Non volevo prendere posizione, volevo solo osservare in silenzio. Le persone guardano il film e decidono da sé cosa pensare. Non volevo imboccare gli spettatori con le emozioni, dicendo loro quando dovevano essere tristi o divertiti. Il cervello deve capirlo da solo, no?
È per quello che la videocamera è sempre fissa sul treppiedi. Sarebbe stato facilissimo riprendere a mano libera e seguire il pollo in giro per casa, ma penso fosse più difficile rimanere fermi e in silenzio, per mantenere un tono più… ironico!
“Bombay è sovrappopolata, stracolma.
Una simile densità abitativa è portatrice di caos, che a sua volta porta con sé situazioni straordinarie.”
- Quando ti sei accorto che il film aveva un potenziale ironico?
Nel momento in cui ho sentito della famiglia con il pollo, ho pensato che ci fosse qualcosa di assurdo in quella storia. Ci sono molti tipi diversi di umorismo, e a me sono sempre piaciuti il black humour e l’umorismo inglese, che sono più sottili, si trovano al di sotto del livello superficiale della storia.
Fin dall’inizio sapevo che c’era qualcosa che andava oltre l’umorismo slapstick. Mi ha aiutato a capire come girare il film, come montarlo, come catturare quel tono.
- Che cosa dice il tuo film dell’India?
È un film fortemente legato a Bombay. È sovraffollata, pieno di gente. La densità di persone è caotica, il che porta a situazioni straordinarie. Sai, c’è una specie di intersezione tra l’assurdità e la banalità. Tanto dell’India si trova in quell’intersezione.
Se si è estranei, si può pensare ci sia qualcosa di eccentrico, un po’ idiosincratico o bizzarro. Ma l’India ha quasi 2 miliardi di abitanti, e non è nemmeno un unico Paese. La lingua, il cibo e la cultura cambiano di stato in stato. Ma ciò che resta costante è questo caos che dà vita a situazioni assurde come quella descritta in Tungrus.

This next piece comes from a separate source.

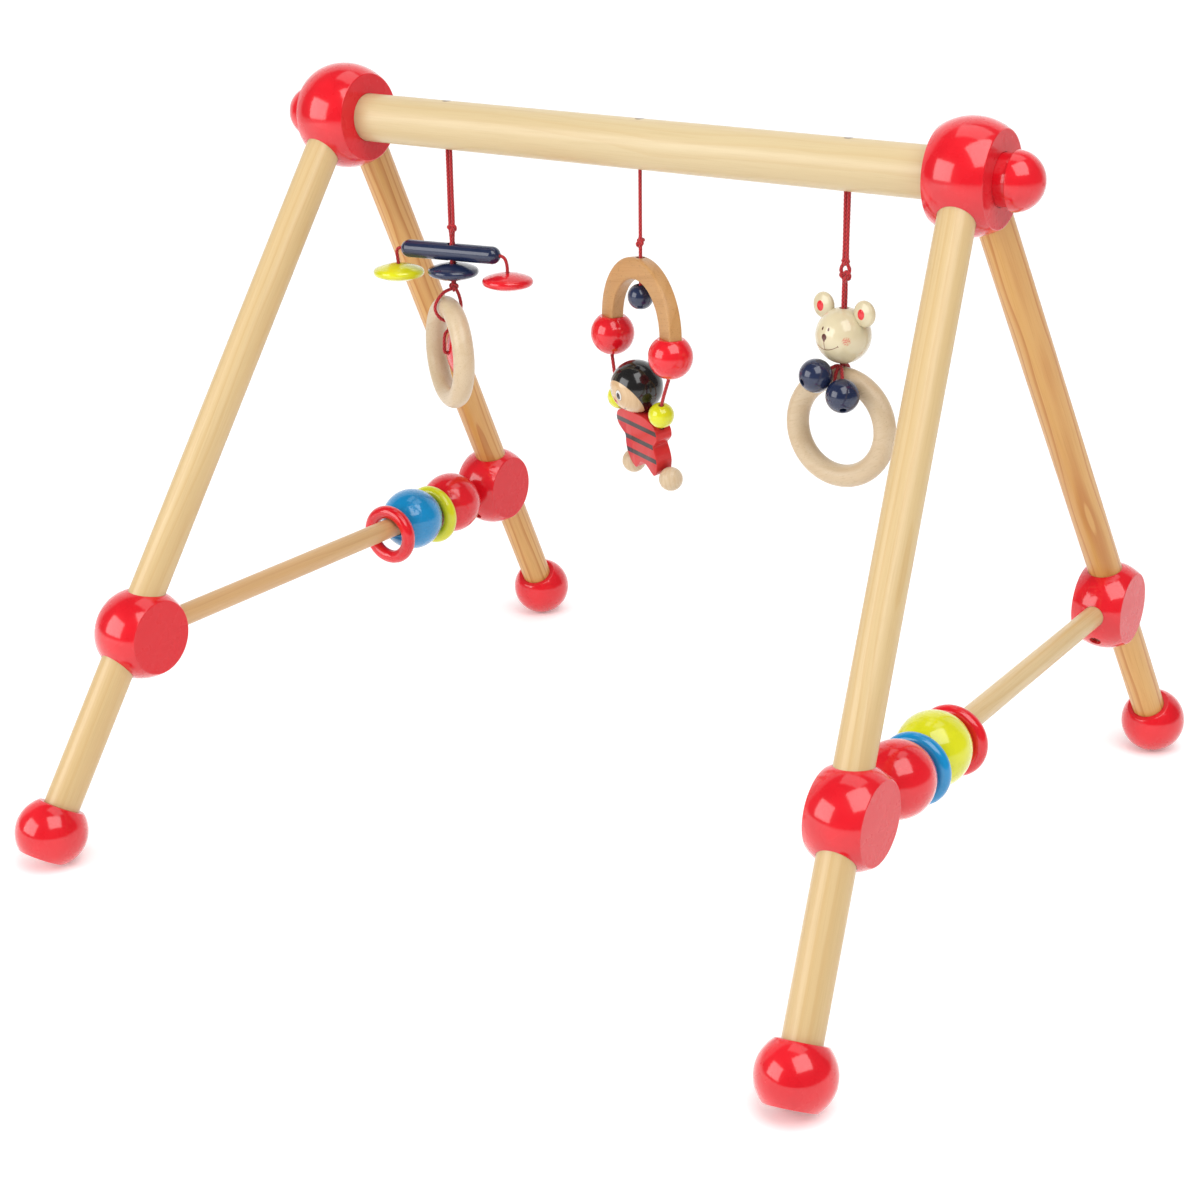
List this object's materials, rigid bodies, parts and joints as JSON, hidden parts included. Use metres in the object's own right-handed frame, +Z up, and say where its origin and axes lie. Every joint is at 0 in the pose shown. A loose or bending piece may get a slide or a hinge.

- Possiamo leggere un messaggio politico dietro questa situazione assurda?
Beh, dopo aver fatto il film mi sono reso conto che il gallo è un’allegoria politica dello “straniero” nel proprio ambiente.
Questo film dice molto di quello che sta succedendo in India al momento, perché negli ultimi 10 anni abbiamo vissuto una situazione politica estrema. L’India sta affrontando un nuovo tipo di nazionalismo religioso, in cui alcuni gruppi non sono i benvenuti e vengono considerati “estranei”, anche se non è mai stato parte della nostra storia. Siamo sempre stati un Paese laico e molto aperto.
Nel 2017, quando stavo girando il film, in molti stati indiani c’era un bando sulla vendita e la consumazione di carne di manzo. Questo film parla quindi della propria relazione culturale con il cibo, e in India questa relazione si sta limitando. Penso che il messaggio politico fosse inconsciamente dentro di me già quando mi sono interessato alla storia.
- Secondo te qual è la particolarità del corto documentario?
Un corto documentario è sicuramente una forma d’arte, un mezzo non inferiore al lungometraggio o al cortometraggio fittizio, oppure a un lungometraggio documentario. È cinema, senza dubbio!
Ho conosciuto registi di tutto il mondo ai festival, a cui chiedo sempre: “È il tuo primo o secondo corto documentario?”, e loro mi rispondono: “Oh no, ne ho già fatti otto!”. In India un regista così non verrebbe preso sul serio. E sarebbe comunque al verde, perché non abbiamo un ecosistema per i cortometraggi, e ancora meno per quelli documentari.
Pensa, un Paese come l’India, che ogni anno produce moltissimi film – abbiamo un’industria cinematografica enorme. Eppure non vengono dati supporto e amore a questa forma espressiva.
Però per produrre un film di finzione servono moltissimi soldi. Bisogna ingaggiare gli attori, e servono una troupe, l’attrezzatura, i costumi, le luci, il trucco… Ma per un corto documentario, se si hanno abbastanza soldi per finanziarsi da soli, si ha totale libertà. Il tipo di libertà che ho sperimentato con Tungrus. È qualcosa che non ha eguali.
Voglio assolutamente fare un lungometraggio, che sia documentario o meno, ma so già che non avrei la stessa libertà creativa in quanto artista. Quindi dico: “Viva i corti documentari!”. E un saluto a 99 per aiutare i registi a raggiungere un pubblico sempre diverso.